We could support Wave.from_Multitrack() and we can also support Wave.from_list(waves: List[Wave]).

This seems like the cleanest approach to me. I am appreciating that TimeView will need to be updated to handle this.

As an aside, I am not sure why there is a tracking.load_audio() function. There is plenty of non-audio that is stored in .wav files and the like. Why not just load()?

One add'l thought I have is that when loading a multi-channel waveform, they could all be presented in the same panel (as opposed to one wave / panel).

From TimeView's perspective, having the two channels (and potentially the average of the two channels?) be shown in the same panel sounds fine, but

If you think Wave should support multi-dimensional values parameter, we should get to work on that, and expand the test suite to ensure all the operations that Wave supports work on multidimensional values ....

One thing we do really need to is break up the de-serialization process (reading from a file) and constructing the track object of whatever kind. Breaking up that process will allow us to use track objects when we have data sources that signalworks does not expect. For example, if we have some really strange audio file the application using signalworks can incorporate the really strange dependency.

Not sure if it makes sense to show the average - if that's desired we can have a processor that does this.

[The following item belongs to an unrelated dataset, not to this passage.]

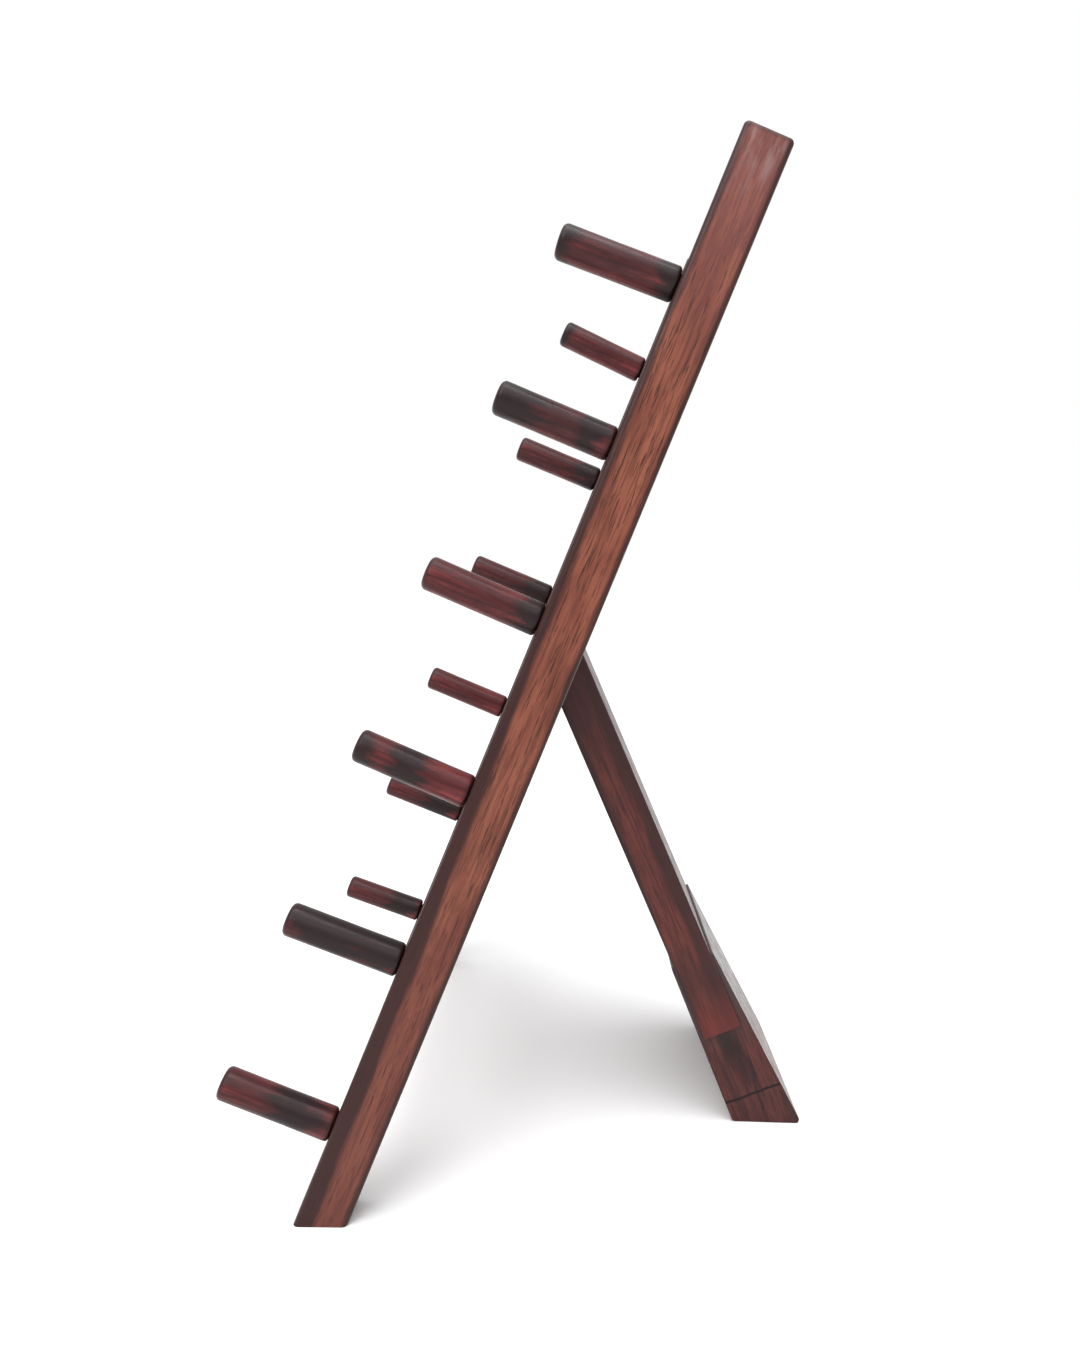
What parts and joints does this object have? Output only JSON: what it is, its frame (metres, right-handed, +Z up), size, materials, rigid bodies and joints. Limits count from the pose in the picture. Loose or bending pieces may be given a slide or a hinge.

I don't believe it will be hard to support multi-channel waves.

What do you think about putting all the io in a separate module (e.g. io.py) and then importing libraries as needed, plus have one or several auto-detect functions as well?

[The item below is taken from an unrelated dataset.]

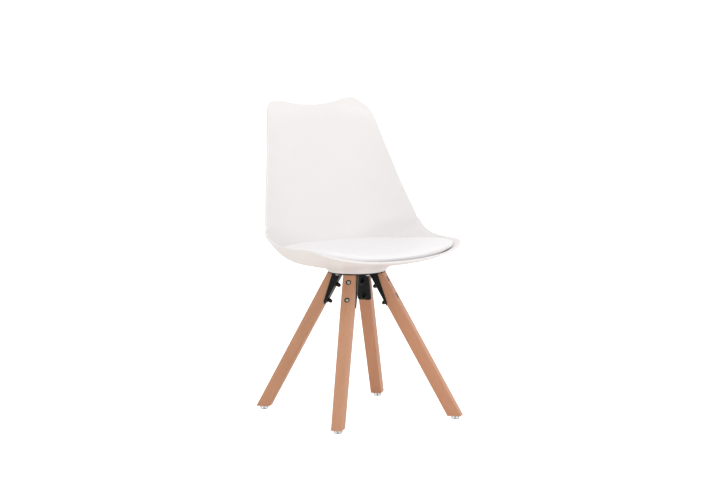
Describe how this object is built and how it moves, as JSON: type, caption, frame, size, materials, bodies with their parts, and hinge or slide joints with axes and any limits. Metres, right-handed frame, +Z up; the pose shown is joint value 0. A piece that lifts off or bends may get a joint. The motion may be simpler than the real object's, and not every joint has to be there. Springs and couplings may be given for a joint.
{
  "type": "dining chair",
  "caption": "Rigid dining chair: white moulded bucket shell with a recessed padded seat, on a steel disc base with folded brackets and splayed square beech legs.",
  "frame": {"origin": "on the floor, on the vertical axis of the base disc, midway between the four glides", "axes": "+Z up, the chair faces -Y, +X is the sitter's left"},
  "size_m": [0.4748, 0.4523, 0.8171],
  "materials": {
    "white_shell": "satin moulded polypropylene, white",
    "white_leather": "white coated fabric with a fine leather grain over foam",
    "board": "raw plywood",
    "nylon_clip": "black nylon",
    "brass_insert": "plain",
    "black_steel": "black powder coat",
    "black_nut": "black oxide",
    "zinc_steel": "zinc plated",
    "beech": "natural beech, matt lacquer",
    "clear_plastic": "clear polycarbonate"
  },
  "bodies": {
    "root": {"seat_shell": "white_shell", "shell_inserts": "brass_insert", "seat_cushion": "white_leather", "cushion_board": "board", "cushion_clips": "nylon_clip", "base_plate": "black_steel", "plate_screws": "zinc_steel", "plate_washers": "zinc_steel", "bracket_front_left": "black_steel", "bracket_front_right": "black_steel", "bracket_rear_left": "black_steel", "bracket_rear_right": "black_steel", "leg_front_left": "beech", "leg_front_right": "beech", "leg_rear_left": "beech", "leg_rear_right": "beech", "leg_bolts": "zinc_steel", "leg_bolt_washers": "black_steel", "leg_cap_nuts": "black_nut", "glide_front_left": "clear_plastic", "glide_front_right": "clear_plastic", "glide_rear_left": "clear_plastic", "glide_rear_right": "clear_plastic", "glide_nails": "zinc_steel"}
  },
  "joints": []
}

I'm good with having see on separate io module, I think that's a great idea

was thinking more about this, how should dsp.spectrogram handle the case of a Wave object containing more than 1 channel, should dsp.spectrogram take an optional parameter indicating which "channel" to use (with averaging all the channels if no option is specified)?

My preference would be to default to the first channel. I understand that for stereo recording averaging makes some amount of sense (although you could also have severe cancellations), but in the general case (like multiple leads from a EEG) averaging would not be meaningful. For TimeView, this doesn't seem to have any implications, since all waveforms would already shown in separate views (but in one pane, at least originally). As I mentioned previously, we could have an "Average" Processor if folks want to see the average, and then take the spectrogram of that.

On the topic of spectrograms, a pre-emphasis filter being applied during the spectrogram calculation. In my use case, having a new Wave track with the pre-emphasis filter applied doesn't make much sense (as I only want this filtering to occur for my spectrogram calculation).

Pre-emphasis should be an option for spectrograms, and it's a good one for speech. Processors should save user's settings as global defaults. So, if it's not desired, one would only have to turn it off once. The original waveform should not be affected in any case.

Follow up issue, is wave.values can be 2D for dual channel audio, we should make that array 2D for single channel, this will ensure we can avoid having if-statements for the number of dims before doing some operations, and will make it easier to convert mono to stereo using np.tile (if needed).

Absolutely agree, a singled channel should be a 1xN matrix, as opposed to a vector.

@lxkain it appears both scipy and soundfile actually read-multichannel arrays as N x #Channels, perhaps we should structure the numpy array is rows = samples, cols = channels?

I know sounddevice (a library I've been using for playback) expects audio of that array as well.

(both the libraries import 1 channel data as vectors).

Although not my personal preference, if the arrays are row-major order (e.g. which they probably will be since C is being used underneath) then this leads to less jumping around in memory, which is a good thing.

Sounds good, I'll implement this method...but this has consequences in many many places (framing, spectrogram-ing, etc).

With signalworks 0.3.2 I feel comfortable closing this issue. Now, wave.value is a 2D array no matter what (samples x channels). in the spectrogram method, the data is flattened into a vector... there are likely bugs elsewhere but we'll deal with those as they come up.